_Written problem_
Find every line with the word "materials" and report how many there are, without any other text.

──────── Source material

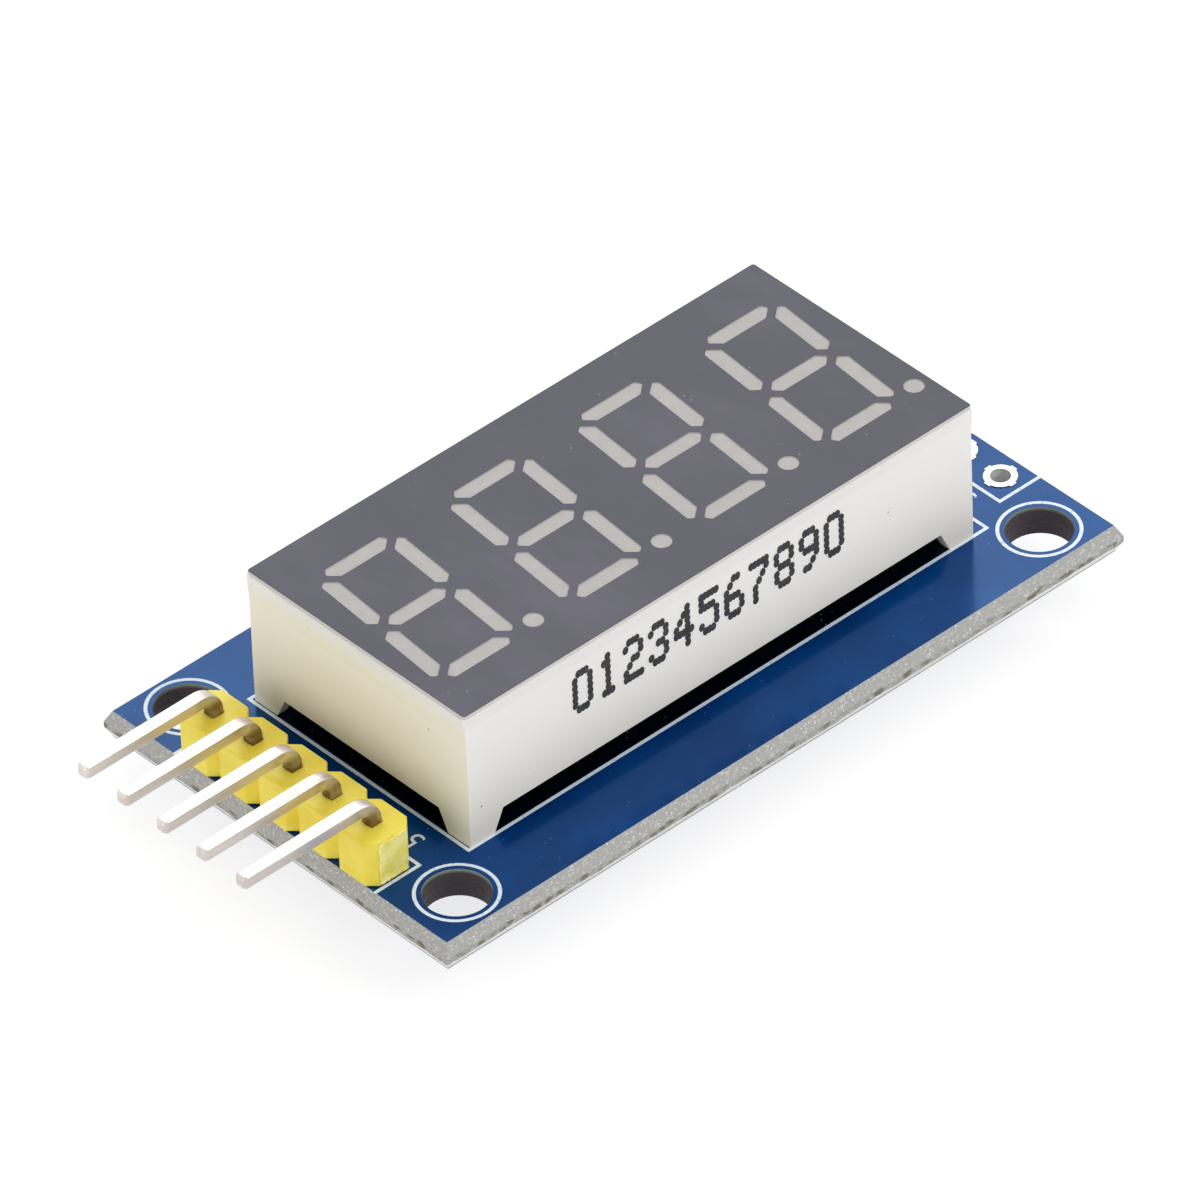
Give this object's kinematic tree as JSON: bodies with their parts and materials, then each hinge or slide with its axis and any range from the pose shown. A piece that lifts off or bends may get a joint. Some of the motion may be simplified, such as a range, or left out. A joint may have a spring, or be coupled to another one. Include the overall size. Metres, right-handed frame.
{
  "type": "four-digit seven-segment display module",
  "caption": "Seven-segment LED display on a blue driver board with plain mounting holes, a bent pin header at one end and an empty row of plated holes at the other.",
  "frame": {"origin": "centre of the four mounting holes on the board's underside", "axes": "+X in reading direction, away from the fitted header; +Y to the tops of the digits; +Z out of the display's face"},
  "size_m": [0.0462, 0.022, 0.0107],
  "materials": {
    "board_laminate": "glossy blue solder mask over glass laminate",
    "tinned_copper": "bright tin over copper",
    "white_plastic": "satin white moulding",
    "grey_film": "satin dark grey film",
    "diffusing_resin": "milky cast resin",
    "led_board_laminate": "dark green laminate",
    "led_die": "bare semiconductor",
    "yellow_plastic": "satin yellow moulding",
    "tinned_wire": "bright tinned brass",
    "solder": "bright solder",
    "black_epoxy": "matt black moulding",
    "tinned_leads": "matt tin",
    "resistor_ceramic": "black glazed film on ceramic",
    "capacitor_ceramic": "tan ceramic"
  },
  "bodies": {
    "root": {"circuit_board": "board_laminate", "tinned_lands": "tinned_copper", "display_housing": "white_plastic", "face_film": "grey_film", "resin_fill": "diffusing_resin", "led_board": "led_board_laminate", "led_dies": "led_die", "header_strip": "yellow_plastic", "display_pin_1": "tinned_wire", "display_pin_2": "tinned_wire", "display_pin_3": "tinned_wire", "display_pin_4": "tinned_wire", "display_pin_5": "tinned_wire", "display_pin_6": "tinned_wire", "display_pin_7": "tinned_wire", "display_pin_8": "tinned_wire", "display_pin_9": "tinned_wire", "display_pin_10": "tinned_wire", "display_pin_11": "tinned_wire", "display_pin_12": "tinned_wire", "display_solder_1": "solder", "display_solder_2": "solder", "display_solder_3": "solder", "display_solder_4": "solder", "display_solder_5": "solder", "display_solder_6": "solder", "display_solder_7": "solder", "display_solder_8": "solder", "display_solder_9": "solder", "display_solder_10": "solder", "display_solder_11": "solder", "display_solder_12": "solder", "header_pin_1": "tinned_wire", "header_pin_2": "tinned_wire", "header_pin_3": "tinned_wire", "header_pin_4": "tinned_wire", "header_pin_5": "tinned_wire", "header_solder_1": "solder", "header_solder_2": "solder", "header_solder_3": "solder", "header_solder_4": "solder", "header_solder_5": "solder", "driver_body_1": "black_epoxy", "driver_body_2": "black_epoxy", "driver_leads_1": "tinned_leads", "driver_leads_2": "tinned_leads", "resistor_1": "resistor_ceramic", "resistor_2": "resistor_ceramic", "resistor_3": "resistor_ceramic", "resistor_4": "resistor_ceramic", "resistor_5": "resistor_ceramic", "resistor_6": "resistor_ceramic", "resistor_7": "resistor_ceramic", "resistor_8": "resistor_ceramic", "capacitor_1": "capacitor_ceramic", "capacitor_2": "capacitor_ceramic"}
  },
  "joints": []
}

────────────────

_Response to the task_
2